The only problem is, Kentucky has a lot of fans around the country, many of whom have purchased novelty plates that spell "IAM 4UK" (these plates are not issued by any state's DMV). As a result, Burgess has received parking or traffic tickets from places he swears he's never visited, like Baltimore, Maryland or cities in Colorado.
Meanwhile, Danny White of Washington, D.C., figured it would be "funny" 25 years ago to get vanity plates spelling out "NO TAGS." White says he was "just having fun . . .D.C. don't get the joke."
The District of Columbia's DMV definitely wasn't in on the joke, since every time a car without proper identification is cited for a violation, the DMV employee enters "NO TAGS" into the computer—and guess whose name, address, and vehicle pops up whenever this "NO TAGS" violation appears? You guessed it. Mr. White regularly spends time getting these tickets dismissed (even taking time off from work to do so), but he refuses to give up or change his license plate.
Still other drivers have run into problems with the DMV for ordering tags that convey a lewd message. Most of the time, such requests are denied. Occasionally, some have slipped through the cracks and had to be recalled (remember the "Seinfeld" episode in which Kramer mistakenly received the vanity plate "ASSMAN"?).
In New Jersey, a woman was ordered to return her "BIOTCH" vanity plate to the DMV when another motorist reported the "offensive" tags. And while some drivers think they're being cute, your vanity plate can come back and haunt you after a traffic stop such as the Texas plate that says "WASTED," the Virginia plate reading "HI OFECR," the California tag that spells out "HVABEER," or the Wisconsin plate bearing the creepy invitation "RU 18 YET."
Lawyers, it seems, are just as, if not even more, likely than the rest of the population to share with the rest of the world via their license plate. Vanity plates on cars obviously belonging to lawyers have included "IM LAWYR," "JD LADY," "ESQUIR," "LGLEASE," and "VERDICT."
It's also fairly common for lawyers to sport vanity plates that tout their academic pedigree, such as "UVA LAW," "NYU LAW," etc. (I once worked for a partner with "BAYLOR" personalized plates).
For some lawyers, their vanity plates tell you not just about their career choice, but also serve as a window into their personalities as well.
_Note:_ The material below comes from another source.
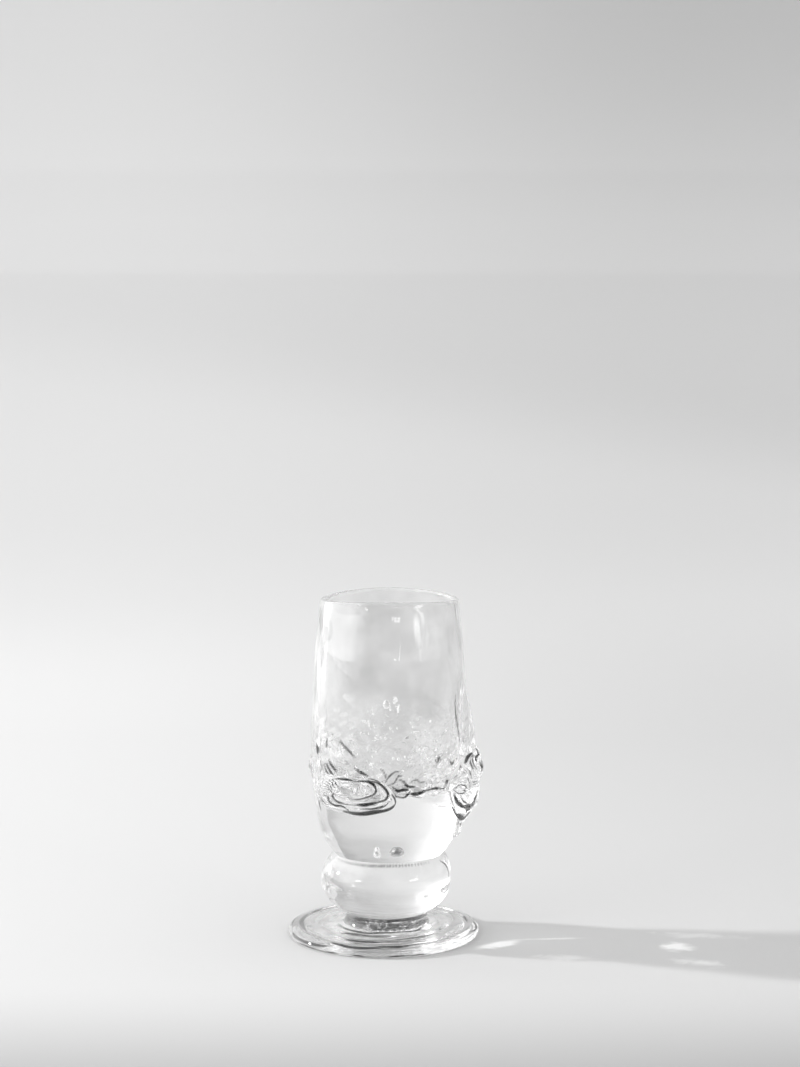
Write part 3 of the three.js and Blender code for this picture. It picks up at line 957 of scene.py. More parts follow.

The driver of the Mercedes coupe with the "RAINMKR" personalized plates and the driver of the Ferrari bearing the vanity "LAW PAYS" tag really, really want others to know how successful they are.
Meanwhile, the California driver with the "YNG LWYR" plate may be telling us how inexperienced he is, while the driver of the Lexus with the New York vanity tag "HOT LAWYR" could be issuing a completely different kind of invitation (and I don't mean that her air conditioning isn't working).
For other members of the legal profession, their license plate tells us more about what they do. I'm pretty sure that the person driving the Mercedes SUV with the California plates that spell "YO HONOR" is a judge, but is the driver of the beat-up Nissan Altima with the Ohio vanity tag "JUDGE" making a subtle comment about low judicial pay? And when I see vanity plates like "I SUE 4 U" and "SUSUM1" I know a plaintiff's lawyer is behind the wheel (probably a good reason to drive more cautiously).
On the other hand, running across the Ohio plate that reads "I ACQUIT," the Wisconsin tag with "I OBJCT," or the Texas vanity tag boasting "WE DFND" conveys the message that defense attorneys like their personalized plates, too. Louis Shapiro, a Cardozo Law graduate whose California vanity plate reads "WHATDUI," makes it abundantly clear that he defends driving under the influence charges.
And Paula Werme, a New Hampshire lawyer whose main area of practice is the defense of child abuse cases, fought a long-running battle with that state's DMV over her right to the vanity plate "H8DCYF" (DCYF refers to New Hampshire's Division of Children, Youth & Families, which Werme contends violates the civil rights of her clients on a continuing basis).
But for me, I choose not to "say it loud and say it proud" via my license plate. My school allegiances are obvious from my license plate frames, but as for the tag itself, I'm content to be just another number in the Department of Public Safety computer.
Otherwise, if you want to find out that I'm a lawyer, or what kind of lawyer , or whether I'm good at what I do, you'll just have to go where it really matters—the courtroom.